Task-specific Self-body Controller Acquisition by Musculoskeletal Humanoids: Application to Pedal Control in Autonomous Driving
Kento Kawaharazuka, Kei Tsuzuki, Shogo Makino, Moritaka, Onitsuka, Koki Shinjo, Yuki Asano, Kei Okada, Koji Kawasaki and, Masayuki Inaba

TL;DR
This paper presents a neural network-based method for task-specific control of a musculoskeletal humanoid, demonstrated through accelerator pedal control in autonomous driving, addressing the challenge of modeling complex flexible bodies.
Contribution
It introduces a neural network approach to learn the relationship between control inputs and task states for musculoskeletal humanoids, enabling effective real-time control.
Findings
Successful application to accelerator pedal control
Effective real-time control of musculoskeletal humanoid
Verification of neural network model's effectiveness
Abstract
The musculoskeletal humanoid has many benefits that human beings have, but the modeling of its complex flexible body is difficult.
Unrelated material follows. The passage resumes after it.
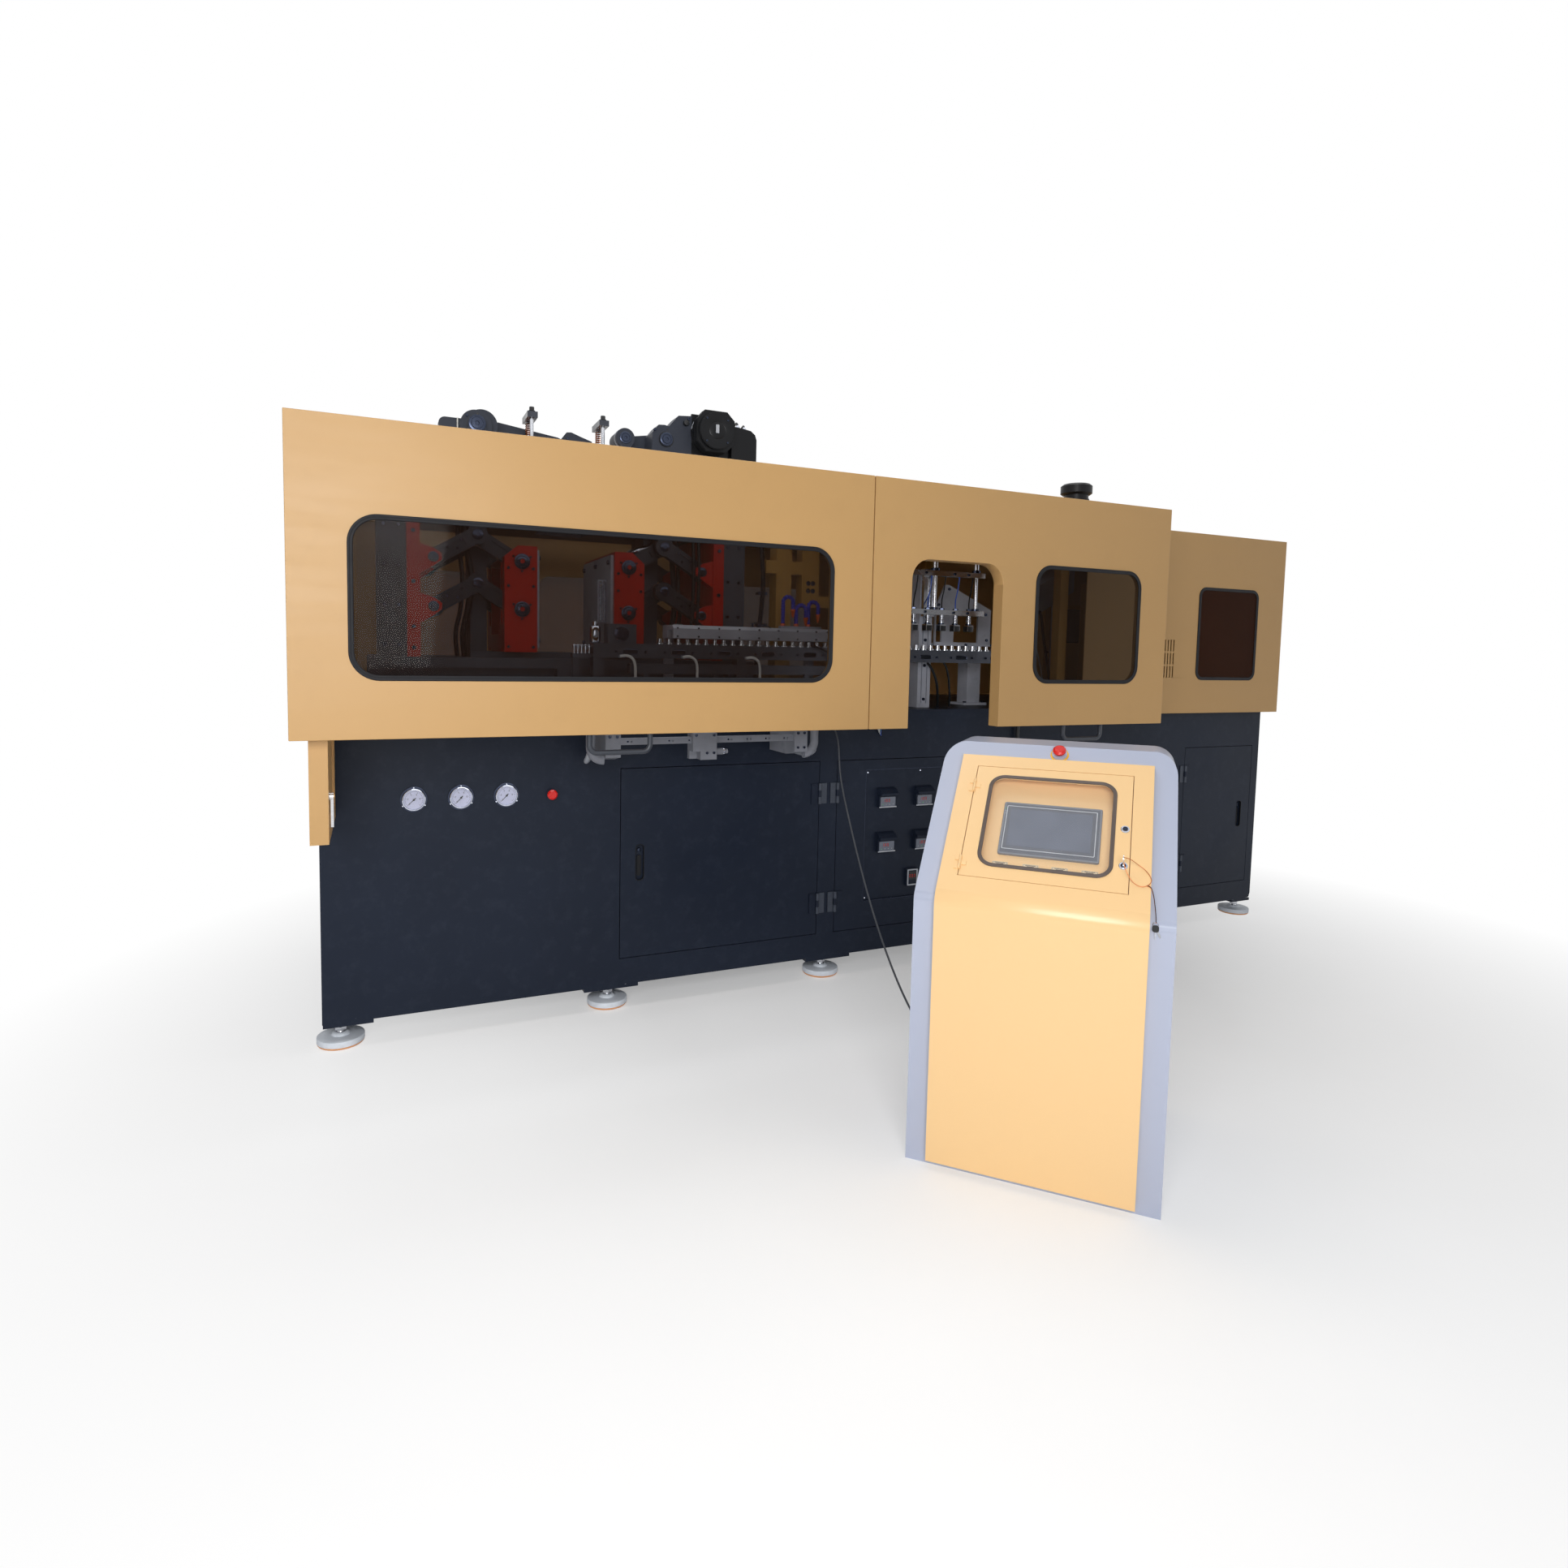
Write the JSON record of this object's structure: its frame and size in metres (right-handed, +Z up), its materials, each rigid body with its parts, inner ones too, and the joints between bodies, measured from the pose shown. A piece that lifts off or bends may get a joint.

Although we have developed an online acquisition method of the nonlinear relationship between joints and muscles, we could not completely match the actual robot and its self-body image. When realizing a certain task, the direct relationship between the control input and task state needs to be learned. So, we construct a neural network representing the time-series relationship between the control input and task state, and realize the intended task state by applying the network to a real-time control. In this research, we conduct accelerator pedal control experiments as one application, and verify the effectiveness of this study.